Professional Development: Fast, Practical Steps for Tech People
Want to move up faster without burning out? Focus on actions that build proof—projects, visible work, and habits you can repeat. Employers and clients notice results more than certificates. So you’ll get ahead by shipping small wins every month.
First, set one clear goal with a deadline. Want a promotion, a higher-paying job, or to learn a new stack? Pick one target and break it into real tasks: one 14-day mini project, three interview-style problems, and a public write-up. Concrete goals stop you from drifting and make progress measurable.
Skills to focus on (what actually moves the needle)
Split skills into three groups: core technical, tool fluency, and human skills. Core technical = the languages and frameworks you use daily. Tool fluency = Git, testing, CI/CD, debugging tools. Human skills = clear communication, code reviews, and giving feedback. Example: if you’re a backend dev, prioritize API design, database indexing, and automated tests over learning a dozen shiny libraries.

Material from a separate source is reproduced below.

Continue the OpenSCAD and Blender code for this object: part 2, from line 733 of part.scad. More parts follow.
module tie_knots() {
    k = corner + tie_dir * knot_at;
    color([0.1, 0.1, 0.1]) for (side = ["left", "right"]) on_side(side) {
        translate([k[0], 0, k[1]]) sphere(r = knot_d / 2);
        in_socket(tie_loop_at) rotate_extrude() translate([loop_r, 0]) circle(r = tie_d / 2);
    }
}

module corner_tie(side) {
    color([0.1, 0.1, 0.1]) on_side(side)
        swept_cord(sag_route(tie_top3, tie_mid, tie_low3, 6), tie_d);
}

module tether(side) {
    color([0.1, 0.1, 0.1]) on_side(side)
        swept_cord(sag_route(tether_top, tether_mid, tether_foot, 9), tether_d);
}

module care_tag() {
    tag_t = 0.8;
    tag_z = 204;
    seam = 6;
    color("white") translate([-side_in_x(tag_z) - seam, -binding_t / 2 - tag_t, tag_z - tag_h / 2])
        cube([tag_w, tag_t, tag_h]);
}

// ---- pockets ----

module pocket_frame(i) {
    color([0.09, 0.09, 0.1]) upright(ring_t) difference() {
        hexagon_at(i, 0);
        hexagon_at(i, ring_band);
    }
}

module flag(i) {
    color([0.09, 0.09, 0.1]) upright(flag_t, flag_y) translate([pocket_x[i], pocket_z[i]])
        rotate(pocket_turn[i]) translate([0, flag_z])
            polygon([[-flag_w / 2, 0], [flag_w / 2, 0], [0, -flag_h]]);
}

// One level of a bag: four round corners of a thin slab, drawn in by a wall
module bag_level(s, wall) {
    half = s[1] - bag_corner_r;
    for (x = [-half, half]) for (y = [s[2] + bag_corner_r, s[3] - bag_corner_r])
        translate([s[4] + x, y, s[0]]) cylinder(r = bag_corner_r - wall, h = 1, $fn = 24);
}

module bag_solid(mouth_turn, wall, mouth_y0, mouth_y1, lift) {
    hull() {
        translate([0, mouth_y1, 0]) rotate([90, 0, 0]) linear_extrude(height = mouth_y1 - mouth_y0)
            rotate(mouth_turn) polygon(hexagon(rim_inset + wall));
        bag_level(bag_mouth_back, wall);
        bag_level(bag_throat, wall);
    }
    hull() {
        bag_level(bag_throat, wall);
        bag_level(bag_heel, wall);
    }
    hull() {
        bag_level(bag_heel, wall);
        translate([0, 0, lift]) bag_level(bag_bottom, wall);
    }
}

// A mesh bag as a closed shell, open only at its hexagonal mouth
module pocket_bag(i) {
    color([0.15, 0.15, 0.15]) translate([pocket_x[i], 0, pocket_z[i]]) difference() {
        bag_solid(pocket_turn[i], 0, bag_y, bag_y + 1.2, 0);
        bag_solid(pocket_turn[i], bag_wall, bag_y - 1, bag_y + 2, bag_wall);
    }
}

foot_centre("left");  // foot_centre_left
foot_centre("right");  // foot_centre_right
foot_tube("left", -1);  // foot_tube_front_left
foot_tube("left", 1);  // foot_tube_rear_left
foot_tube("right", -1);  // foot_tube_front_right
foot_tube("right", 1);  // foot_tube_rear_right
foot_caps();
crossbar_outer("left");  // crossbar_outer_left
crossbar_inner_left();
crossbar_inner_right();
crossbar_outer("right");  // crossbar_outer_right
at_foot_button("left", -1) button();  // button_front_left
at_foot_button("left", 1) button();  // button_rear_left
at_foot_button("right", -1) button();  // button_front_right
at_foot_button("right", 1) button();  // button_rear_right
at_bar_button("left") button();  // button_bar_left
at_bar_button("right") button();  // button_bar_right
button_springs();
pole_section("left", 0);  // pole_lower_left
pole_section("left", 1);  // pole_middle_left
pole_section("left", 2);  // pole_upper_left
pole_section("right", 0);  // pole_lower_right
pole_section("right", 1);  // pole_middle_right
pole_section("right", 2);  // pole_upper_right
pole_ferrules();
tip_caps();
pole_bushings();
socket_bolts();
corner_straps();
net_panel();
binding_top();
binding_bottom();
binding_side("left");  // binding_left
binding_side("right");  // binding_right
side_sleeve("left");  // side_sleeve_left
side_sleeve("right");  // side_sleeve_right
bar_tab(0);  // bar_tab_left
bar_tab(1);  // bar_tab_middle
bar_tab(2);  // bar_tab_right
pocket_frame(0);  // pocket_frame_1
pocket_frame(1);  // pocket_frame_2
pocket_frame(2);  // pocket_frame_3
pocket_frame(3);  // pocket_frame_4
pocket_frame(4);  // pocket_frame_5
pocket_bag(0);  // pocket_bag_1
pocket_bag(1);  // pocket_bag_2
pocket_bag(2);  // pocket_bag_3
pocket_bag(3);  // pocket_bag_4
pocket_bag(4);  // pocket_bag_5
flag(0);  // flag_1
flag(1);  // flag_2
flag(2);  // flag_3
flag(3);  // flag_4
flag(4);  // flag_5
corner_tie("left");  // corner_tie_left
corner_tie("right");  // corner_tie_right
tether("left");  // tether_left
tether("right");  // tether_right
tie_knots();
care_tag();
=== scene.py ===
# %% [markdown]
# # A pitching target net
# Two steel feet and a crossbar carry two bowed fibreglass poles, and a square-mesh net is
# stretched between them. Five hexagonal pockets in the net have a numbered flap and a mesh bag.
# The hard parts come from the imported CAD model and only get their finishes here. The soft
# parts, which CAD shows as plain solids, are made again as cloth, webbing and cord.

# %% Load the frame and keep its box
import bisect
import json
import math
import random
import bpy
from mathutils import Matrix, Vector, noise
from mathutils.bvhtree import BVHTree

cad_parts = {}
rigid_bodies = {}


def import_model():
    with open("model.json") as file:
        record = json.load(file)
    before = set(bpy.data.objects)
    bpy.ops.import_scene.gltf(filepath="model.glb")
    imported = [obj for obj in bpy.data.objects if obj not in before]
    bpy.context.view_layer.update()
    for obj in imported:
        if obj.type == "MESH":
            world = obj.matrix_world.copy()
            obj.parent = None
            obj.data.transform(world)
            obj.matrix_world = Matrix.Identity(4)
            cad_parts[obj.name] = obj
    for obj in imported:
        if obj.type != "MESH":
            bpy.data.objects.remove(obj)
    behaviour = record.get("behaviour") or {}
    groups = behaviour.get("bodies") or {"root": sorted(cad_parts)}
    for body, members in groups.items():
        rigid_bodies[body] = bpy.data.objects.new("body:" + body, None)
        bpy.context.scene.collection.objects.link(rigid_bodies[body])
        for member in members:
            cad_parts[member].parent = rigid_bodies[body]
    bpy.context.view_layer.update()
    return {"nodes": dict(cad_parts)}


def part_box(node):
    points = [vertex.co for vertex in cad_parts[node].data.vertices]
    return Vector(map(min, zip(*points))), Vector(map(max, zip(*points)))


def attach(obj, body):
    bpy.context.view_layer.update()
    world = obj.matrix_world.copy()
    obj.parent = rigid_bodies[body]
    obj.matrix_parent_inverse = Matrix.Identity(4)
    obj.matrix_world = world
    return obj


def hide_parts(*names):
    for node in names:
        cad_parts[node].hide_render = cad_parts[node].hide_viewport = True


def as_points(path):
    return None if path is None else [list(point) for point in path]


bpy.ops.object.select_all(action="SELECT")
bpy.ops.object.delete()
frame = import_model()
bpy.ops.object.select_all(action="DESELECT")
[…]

Practice by doing real tasks. Ship a tiny feature, write tests, and deploy it. Then write a short post explaining trade-offs you made. That single cycle — build, test, deploy, explain — shows learning faster than a long course.
Daily routines and simple habits that add up
Small, consistent actions beat big, rare efforts. Try this week plan: 30 minutes of focused learning each morning, one coding sprint (2–4 hours) midweek, and one public demo or GitHub push each weekend. Keep a 30-day sprint: define a deliverable, split it into weekly tasks, then demo it on day 30.
Use code reviews and pair programming as learning hacks. Ask for one meaningful code review per week and give feedback on someone else’s PR. Reading other people’s code teaches patterns you won’t find in tutorials. If you don’t have team access, contribute a small fix to an open-source project—one solid PR every month beats many tutorials.
Track progress with simple metrics: number of PRs merged, features shipped, technical articles written, or mock interviews done. Numbers keep you honest and help recruiters see growth.
Don’t ignore visibility. Keep a tidy GitHub profile, update LinkedIn with concrete results (not just job titles), and post one short write-up or demo video per month. That demo could be a 3-minute screen recording showing a feature you built and why it matters.
Mentors speed things up. Find someone two levels above where you want to be. Ask targeted questions: "How would you design this API?" or "What mistakes should I avoid when scaling this service?" Good mentors save you months of trial and error.
Pick one action to start today: open a new repo and push a tiny project, or schedule a 30-minute learning block tomorrow morning. Consistency wins—small, visible wins add up to real career moves.